*Goal*
For the material that follows, return exactly the lines from the one with "Model this object" through the one with "OFFSET_STEPS = 22", both ends included.

**** Records for this exercise ****

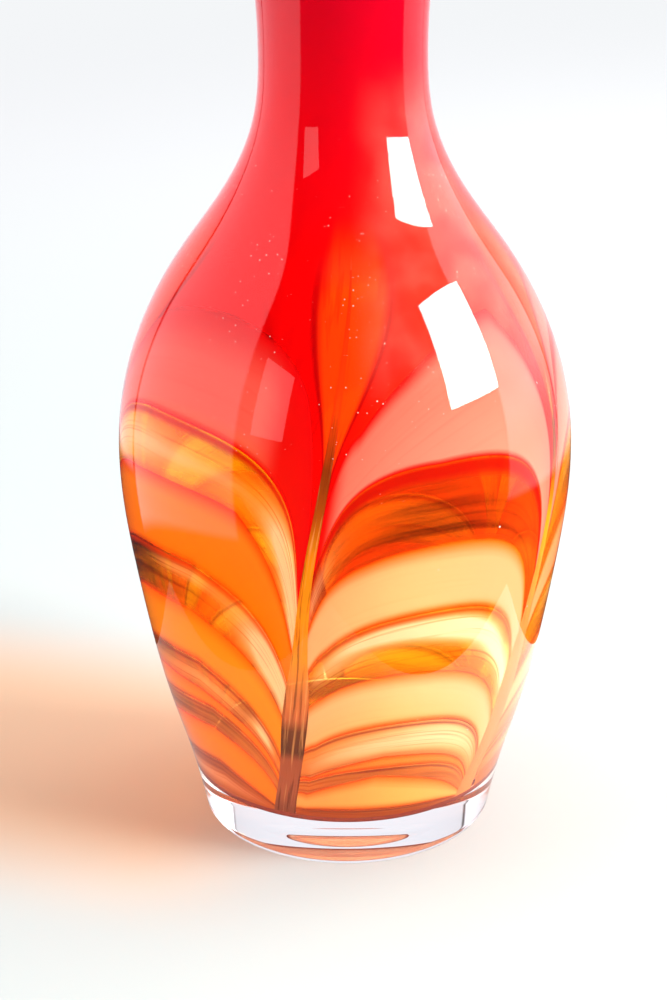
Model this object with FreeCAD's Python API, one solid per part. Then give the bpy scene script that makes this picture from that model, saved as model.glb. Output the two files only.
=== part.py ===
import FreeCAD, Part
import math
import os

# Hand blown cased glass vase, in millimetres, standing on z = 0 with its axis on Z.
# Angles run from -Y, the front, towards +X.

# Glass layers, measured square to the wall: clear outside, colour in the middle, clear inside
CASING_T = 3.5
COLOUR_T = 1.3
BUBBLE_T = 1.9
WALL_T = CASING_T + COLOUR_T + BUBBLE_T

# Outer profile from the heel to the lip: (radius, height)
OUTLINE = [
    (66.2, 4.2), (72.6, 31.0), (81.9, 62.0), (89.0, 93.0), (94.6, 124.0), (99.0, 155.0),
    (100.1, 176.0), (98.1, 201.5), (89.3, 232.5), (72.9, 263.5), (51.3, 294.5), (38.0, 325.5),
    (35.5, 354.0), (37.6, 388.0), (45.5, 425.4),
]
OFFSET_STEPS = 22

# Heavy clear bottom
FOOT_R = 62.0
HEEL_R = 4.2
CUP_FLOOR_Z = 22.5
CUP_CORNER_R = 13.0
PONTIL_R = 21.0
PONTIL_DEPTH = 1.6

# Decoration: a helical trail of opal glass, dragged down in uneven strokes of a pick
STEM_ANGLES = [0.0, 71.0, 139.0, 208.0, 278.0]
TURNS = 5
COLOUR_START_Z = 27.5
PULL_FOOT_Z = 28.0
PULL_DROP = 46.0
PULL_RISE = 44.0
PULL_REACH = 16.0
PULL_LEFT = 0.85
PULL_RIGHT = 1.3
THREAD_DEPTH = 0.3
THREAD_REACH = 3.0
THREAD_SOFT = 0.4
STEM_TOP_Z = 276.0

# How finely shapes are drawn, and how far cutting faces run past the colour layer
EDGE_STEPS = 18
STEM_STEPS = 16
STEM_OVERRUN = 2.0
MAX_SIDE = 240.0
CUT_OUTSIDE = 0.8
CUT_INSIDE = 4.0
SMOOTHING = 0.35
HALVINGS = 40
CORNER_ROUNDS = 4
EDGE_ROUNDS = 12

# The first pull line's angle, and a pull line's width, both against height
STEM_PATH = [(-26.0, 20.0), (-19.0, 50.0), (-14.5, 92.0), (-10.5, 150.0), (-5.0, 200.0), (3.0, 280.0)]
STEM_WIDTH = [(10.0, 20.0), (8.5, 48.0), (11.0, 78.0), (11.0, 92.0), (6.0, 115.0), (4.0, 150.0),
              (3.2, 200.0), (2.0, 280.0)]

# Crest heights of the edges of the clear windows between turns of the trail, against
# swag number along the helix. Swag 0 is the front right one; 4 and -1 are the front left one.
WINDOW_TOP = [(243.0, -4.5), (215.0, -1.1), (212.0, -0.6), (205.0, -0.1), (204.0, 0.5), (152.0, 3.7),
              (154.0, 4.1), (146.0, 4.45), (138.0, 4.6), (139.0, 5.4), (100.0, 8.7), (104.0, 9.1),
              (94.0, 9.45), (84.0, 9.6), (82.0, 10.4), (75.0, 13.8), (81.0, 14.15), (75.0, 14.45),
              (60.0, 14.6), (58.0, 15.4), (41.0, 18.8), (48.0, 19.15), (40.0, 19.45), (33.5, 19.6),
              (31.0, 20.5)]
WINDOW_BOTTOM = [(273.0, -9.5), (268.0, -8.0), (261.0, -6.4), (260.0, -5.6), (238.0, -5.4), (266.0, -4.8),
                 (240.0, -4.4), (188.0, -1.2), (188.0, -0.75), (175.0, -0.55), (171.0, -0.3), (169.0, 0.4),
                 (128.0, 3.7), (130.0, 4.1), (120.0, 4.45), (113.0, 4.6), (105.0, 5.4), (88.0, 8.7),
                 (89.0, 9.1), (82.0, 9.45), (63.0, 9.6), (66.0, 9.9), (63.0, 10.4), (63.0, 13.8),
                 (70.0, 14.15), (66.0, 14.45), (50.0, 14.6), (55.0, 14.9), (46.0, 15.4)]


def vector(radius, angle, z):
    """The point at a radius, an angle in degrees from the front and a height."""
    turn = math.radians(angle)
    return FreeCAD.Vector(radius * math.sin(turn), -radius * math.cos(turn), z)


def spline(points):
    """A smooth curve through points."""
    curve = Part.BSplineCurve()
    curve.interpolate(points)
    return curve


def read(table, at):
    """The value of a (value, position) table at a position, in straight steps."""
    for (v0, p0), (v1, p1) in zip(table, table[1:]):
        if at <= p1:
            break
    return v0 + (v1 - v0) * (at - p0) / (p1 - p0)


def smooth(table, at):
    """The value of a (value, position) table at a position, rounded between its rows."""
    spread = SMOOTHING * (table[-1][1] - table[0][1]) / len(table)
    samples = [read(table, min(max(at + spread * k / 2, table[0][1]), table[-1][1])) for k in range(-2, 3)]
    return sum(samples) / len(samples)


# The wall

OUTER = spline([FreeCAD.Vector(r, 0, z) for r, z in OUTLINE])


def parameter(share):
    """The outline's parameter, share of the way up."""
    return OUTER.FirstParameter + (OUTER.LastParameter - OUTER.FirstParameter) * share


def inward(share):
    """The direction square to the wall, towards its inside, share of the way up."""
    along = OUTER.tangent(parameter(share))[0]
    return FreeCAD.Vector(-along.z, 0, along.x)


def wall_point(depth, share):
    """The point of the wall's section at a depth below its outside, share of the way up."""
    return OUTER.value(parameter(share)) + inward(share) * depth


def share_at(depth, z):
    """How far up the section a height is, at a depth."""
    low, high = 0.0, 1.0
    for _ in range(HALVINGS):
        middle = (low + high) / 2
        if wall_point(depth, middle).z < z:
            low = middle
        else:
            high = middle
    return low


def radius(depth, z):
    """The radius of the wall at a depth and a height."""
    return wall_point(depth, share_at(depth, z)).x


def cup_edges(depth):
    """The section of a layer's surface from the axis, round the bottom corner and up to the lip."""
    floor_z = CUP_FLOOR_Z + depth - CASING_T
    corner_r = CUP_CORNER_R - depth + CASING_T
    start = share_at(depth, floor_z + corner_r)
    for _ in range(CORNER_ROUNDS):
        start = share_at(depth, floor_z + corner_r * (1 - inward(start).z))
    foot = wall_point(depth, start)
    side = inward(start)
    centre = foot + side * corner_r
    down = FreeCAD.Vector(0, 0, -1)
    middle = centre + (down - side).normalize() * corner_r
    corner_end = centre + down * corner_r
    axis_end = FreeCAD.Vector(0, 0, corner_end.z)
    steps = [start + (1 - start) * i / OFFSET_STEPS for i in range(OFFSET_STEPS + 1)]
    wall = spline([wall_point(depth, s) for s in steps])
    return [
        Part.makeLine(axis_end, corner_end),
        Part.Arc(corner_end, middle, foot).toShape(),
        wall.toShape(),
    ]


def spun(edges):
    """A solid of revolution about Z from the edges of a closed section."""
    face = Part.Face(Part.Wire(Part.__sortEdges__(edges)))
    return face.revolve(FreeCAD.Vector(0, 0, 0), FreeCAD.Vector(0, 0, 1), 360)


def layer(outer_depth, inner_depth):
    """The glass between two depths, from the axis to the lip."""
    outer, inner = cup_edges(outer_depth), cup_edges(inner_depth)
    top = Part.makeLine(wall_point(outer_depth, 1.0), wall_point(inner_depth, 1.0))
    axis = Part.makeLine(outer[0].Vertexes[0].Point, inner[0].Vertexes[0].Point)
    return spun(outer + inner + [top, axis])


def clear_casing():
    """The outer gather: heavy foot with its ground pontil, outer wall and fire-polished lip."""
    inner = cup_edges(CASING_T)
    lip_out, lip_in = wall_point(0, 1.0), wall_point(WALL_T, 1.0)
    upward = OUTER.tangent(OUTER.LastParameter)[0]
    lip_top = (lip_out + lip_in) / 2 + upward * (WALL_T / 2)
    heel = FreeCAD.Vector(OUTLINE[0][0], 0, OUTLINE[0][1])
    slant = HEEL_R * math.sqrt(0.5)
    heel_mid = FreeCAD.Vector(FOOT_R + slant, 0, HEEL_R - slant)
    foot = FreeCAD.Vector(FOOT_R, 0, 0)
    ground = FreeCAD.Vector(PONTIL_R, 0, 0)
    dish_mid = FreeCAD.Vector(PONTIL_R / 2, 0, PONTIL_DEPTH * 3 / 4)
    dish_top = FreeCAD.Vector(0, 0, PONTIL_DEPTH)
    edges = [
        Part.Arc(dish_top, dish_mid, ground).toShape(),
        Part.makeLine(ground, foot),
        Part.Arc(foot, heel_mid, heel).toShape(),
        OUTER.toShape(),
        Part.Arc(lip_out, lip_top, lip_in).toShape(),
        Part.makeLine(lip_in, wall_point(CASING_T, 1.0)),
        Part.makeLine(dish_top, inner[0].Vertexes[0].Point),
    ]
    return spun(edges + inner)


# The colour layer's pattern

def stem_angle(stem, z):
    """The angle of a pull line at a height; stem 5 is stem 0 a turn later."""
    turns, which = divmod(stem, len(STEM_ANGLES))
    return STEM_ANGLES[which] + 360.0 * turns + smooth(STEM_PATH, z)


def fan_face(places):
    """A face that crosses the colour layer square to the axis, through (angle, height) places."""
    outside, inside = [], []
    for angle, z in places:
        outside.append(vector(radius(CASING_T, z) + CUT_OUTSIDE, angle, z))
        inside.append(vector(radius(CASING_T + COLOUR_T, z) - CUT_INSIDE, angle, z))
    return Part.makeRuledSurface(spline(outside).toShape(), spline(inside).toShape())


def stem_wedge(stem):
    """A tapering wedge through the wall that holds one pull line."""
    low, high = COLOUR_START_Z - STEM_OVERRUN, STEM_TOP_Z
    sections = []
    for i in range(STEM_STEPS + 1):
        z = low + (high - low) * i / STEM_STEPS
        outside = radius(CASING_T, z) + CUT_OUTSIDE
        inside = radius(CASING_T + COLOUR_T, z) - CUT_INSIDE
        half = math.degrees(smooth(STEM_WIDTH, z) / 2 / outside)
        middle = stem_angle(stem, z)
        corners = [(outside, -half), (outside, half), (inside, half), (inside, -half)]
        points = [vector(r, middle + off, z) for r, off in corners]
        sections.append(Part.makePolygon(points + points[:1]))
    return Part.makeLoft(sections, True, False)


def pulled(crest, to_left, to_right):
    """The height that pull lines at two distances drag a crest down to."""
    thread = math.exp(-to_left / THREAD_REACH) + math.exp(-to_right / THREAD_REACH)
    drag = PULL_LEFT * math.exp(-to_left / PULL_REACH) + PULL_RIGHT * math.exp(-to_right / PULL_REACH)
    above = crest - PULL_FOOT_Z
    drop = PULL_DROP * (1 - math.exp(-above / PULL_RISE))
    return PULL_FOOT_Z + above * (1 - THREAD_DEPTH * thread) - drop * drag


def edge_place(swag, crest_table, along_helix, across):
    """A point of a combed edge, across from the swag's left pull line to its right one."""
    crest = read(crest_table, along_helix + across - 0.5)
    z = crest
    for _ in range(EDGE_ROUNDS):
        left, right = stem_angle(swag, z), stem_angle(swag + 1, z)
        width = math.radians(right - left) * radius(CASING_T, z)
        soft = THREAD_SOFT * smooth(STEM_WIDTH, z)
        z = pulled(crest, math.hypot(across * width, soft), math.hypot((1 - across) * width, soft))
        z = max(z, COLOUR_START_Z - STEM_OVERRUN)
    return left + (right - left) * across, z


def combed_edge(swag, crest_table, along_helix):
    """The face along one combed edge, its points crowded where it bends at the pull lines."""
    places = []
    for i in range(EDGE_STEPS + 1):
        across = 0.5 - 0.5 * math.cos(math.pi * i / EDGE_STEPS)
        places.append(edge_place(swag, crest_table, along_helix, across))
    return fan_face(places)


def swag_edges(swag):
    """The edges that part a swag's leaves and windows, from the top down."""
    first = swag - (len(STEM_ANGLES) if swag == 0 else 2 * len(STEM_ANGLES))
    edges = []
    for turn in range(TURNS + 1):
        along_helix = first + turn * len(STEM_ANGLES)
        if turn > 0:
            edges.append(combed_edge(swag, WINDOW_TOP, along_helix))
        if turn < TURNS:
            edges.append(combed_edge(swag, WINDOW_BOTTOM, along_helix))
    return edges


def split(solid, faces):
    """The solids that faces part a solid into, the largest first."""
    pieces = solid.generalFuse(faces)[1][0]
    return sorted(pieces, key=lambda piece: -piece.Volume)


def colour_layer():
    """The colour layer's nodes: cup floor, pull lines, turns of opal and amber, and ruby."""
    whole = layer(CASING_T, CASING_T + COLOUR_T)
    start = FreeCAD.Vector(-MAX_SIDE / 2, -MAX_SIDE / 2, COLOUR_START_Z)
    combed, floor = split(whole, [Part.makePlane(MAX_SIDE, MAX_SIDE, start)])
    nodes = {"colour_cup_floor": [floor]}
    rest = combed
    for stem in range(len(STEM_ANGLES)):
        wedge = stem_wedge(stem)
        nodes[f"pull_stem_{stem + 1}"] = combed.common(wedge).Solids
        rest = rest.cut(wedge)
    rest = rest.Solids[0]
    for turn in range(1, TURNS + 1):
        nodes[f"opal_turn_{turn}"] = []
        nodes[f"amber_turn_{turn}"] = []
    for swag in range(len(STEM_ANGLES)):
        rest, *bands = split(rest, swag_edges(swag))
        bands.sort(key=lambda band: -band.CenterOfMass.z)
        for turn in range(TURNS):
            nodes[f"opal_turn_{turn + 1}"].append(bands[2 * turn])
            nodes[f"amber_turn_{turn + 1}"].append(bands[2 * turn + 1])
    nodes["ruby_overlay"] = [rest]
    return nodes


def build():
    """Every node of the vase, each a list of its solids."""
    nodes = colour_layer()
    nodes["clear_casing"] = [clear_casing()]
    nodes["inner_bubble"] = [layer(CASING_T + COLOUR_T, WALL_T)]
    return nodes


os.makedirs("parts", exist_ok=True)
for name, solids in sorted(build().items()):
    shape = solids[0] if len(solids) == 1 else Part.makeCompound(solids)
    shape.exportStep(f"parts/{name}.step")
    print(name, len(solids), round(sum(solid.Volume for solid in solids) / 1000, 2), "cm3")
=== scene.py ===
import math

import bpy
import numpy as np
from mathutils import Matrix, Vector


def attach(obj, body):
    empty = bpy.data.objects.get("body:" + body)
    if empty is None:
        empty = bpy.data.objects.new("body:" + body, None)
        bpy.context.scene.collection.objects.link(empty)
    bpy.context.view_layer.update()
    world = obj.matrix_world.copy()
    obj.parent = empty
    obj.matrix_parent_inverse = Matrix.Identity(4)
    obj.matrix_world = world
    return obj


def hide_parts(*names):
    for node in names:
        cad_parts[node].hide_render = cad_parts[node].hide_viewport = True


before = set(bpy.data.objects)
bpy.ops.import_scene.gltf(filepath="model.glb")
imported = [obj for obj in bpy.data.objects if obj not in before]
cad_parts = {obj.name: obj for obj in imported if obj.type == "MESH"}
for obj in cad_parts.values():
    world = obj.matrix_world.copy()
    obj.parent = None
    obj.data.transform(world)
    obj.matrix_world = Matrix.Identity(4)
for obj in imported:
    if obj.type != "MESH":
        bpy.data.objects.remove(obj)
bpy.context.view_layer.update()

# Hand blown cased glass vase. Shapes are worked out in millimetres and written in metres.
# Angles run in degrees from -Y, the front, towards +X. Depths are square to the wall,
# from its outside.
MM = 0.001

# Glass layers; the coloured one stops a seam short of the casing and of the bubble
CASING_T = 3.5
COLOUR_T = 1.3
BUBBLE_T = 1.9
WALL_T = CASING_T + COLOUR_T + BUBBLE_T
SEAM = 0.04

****
**** Records for this exercise ****

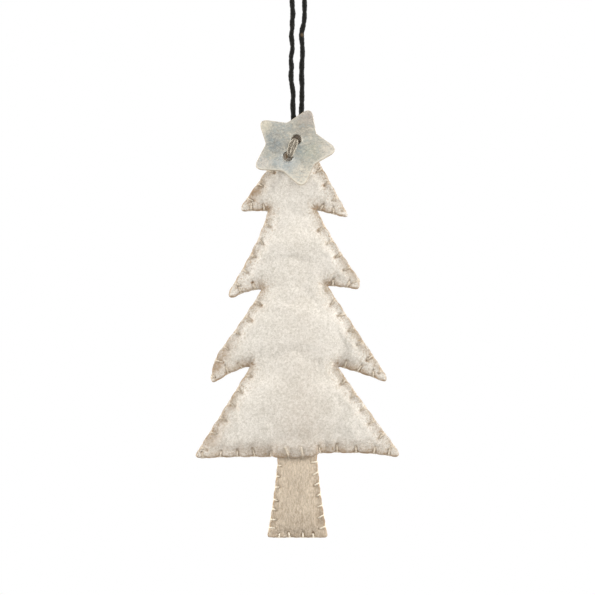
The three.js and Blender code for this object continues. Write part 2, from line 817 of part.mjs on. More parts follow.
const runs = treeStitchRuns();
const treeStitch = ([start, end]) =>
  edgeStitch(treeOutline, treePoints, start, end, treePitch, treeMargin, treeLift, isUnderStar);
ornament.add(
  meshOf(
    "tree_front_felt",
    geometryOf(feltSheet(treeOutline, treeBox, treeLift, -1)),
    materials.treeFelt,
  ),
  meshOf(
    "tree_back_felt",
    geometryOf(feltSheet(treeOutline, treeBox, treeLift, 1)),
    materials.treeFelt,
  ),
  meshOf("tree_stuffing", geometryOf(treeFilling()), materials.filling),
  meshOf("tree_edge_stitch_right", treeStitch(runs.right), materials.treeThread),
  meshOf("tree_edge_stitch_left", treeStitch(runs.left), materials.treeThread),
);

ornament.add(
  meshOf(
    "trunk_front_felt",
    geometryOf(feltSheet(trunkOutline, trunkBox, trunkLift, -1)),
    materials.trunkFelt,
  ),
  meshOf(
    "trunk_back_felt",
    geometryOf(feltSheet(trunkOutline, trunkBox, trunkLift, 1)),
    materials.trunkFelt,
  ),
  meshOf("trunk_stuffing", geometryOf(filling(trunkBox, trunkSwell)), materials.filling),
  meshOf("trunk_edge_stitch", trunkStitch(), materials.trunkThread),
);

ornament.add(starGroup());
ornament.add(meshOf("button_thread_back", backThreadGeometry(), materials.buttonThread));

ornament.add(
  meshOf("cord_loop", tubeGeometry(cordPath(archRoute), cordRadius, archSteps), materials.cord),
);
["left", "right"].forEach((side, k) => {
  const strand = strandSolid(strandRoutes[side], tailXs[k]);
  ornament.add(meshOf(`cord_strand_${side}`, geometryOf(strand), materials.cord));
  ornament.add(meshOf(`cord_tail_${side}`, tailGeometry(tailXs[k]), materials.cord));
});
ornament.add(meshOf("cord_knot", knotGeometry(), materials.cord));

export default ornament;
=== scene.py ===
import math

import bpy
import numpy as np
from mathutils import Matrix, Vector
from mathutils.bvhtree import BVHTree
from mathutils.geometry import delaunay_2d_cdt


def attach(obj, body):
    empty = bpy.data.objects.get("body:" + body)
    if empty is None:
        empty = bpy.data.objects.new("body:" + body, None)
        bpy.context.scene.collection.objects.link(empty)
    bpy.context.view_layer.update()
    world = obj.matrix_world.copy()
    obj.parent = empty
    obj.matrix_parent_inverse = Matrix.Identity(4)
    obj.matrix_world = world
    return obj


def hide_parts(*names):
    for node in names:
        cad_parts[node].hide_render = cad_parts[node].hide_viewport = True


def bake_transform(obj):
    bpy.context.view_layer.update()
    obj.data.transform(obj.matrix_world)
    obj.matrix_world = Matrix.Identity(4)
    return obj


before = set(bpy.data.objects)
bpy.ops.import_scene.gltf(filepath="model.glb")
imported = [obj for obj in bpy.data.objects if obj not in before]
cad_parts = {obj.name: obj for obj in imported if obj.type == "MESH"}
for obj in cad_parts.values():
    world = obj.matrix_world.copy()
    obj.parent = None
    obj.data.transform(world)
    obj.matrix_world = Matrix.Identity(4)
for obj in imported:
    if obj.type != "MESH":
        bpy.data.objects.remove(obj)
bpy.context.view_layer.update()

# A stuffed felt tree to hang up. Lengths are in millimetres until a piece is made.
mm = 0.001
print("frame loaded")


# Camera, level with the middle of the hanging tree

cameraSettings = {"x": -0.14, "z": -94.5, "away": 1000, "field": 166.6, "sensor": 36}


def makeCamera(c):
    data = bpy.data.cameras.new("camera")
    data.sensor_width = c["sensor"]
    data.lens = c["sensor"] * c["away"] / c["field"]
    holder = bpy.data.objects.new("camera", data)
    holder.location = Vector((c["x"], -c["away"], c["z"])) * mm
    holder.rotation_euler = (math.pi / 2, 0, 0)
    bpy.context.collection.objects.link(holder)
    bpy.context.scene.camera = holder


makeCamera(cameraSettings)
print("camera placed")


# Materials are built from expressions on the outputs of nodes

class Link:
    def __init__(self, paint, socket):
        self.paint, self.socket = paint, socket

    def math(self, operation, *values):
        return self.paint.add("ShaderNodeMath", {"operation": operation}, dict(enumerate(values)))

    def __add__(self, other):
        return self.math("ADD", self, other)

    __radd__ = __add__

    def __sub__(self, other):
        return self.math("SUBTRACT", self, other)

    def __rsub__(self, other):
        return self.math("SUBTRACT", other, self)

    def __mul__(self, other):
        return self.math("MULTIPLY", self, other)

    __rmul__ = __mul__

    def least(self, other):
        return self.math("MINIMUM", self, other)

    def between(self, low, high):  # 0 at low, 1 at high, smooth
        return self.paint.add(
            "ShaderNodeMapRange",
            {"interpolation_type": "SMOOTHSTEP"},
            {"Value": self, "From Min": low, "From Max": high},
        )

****
**** Records for this exercise ****

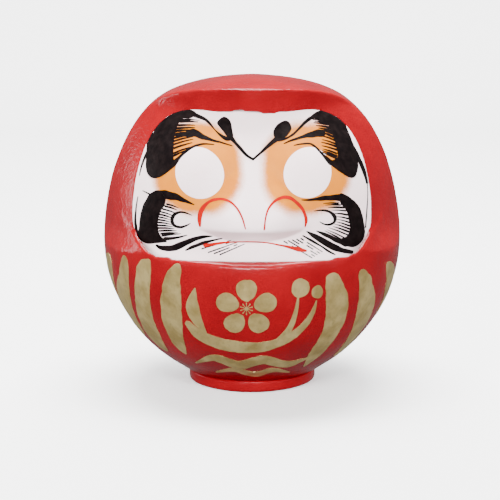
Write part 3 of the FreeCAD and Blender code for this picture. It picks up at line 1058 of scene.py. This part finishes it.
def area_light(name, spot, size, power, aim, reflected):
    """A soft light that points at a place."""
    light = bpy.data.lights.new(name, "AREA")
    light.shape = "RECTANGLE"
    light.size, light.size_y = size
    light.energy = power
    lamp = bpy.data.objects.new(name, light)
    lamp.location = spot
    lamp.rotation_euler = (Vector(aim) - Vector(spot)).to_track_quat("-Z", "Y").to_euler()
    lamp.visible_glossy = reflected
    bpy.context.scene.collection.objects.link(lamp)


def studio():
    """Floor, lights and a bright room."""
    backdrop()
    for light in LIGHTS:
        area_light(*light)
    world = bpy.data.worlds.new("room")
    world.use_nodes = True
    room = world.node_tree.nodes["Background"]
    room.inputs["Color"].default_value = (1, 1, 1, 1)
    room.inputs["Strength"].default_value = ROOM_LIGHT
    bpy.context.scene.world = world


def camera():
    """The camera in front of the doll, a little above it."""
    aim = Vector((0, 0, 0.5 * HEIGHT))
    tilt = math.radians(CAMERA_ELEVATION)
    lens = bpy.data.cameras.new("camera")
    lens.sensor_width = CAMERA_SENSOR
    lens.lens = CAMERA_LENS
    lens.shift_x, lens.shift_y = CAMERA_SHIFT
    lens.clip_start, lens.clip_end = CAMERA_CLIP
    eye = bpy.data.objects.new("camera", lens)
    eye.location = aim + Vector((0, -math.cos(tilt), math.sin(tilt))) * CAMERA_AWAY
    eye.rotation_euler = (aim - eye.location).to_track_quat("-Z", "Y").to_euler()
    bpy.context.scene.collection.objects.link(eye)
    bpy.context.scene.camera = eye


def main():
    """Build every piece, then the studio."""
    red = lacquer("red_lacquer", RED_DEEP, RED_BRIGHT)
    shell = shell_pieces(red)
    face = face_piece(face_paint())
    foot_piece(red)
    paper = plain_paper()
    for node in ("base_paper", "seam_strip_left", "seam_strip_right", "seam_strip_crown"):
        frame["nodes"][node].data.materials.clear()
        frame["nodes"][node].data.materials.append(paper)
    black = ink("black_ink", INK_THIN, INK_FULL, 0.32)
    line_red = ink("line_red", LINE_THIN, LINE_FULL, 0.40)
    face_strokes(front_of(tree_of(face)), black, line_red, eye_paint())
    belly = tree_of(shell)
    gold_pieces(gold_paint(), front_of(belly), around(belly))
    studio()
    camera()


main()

****

*Solution*
Model this object with FreeCAD's Python API, one solid per part. Then give the bpy scene script that makes this picture from that model, saved as model.glb. Output the two files only.
=== part.py ===
import FreeCAD, Part
import math
import os

# Hand blown cased glass vase, in millimetres, standing on z = 0 with its axis on Z.
# Angles run from -Y, the front, towards +X.

# Glass layers, measured square to the wall: clear outside, colour in the middle, clear inside
CASING_T = 3.5
COLOUR_T = 1.3
BUBBLE_T = 1.9
WALL_T = CASING_T + COLOUR_T + BUBBLE_T

# Outer profile from the heel to the lip: (radius, height)
OUTLINE = [
    (66.2, 4.2), (72.6, 31.0), (81.9, 62.0), (89.0, 93.0), (94.6, 124.0), (99.0, 155.0),
    (100.1, 176.0), (98.1, 201.5), (89.3, 232.5), (72.9, 263.5), (51.3, 294.5), (38.0, 325.5),
    (35.5, 354.0), (37.6, 388.0), (45.5, 425.4),
]
OFFSET_STEPS = 22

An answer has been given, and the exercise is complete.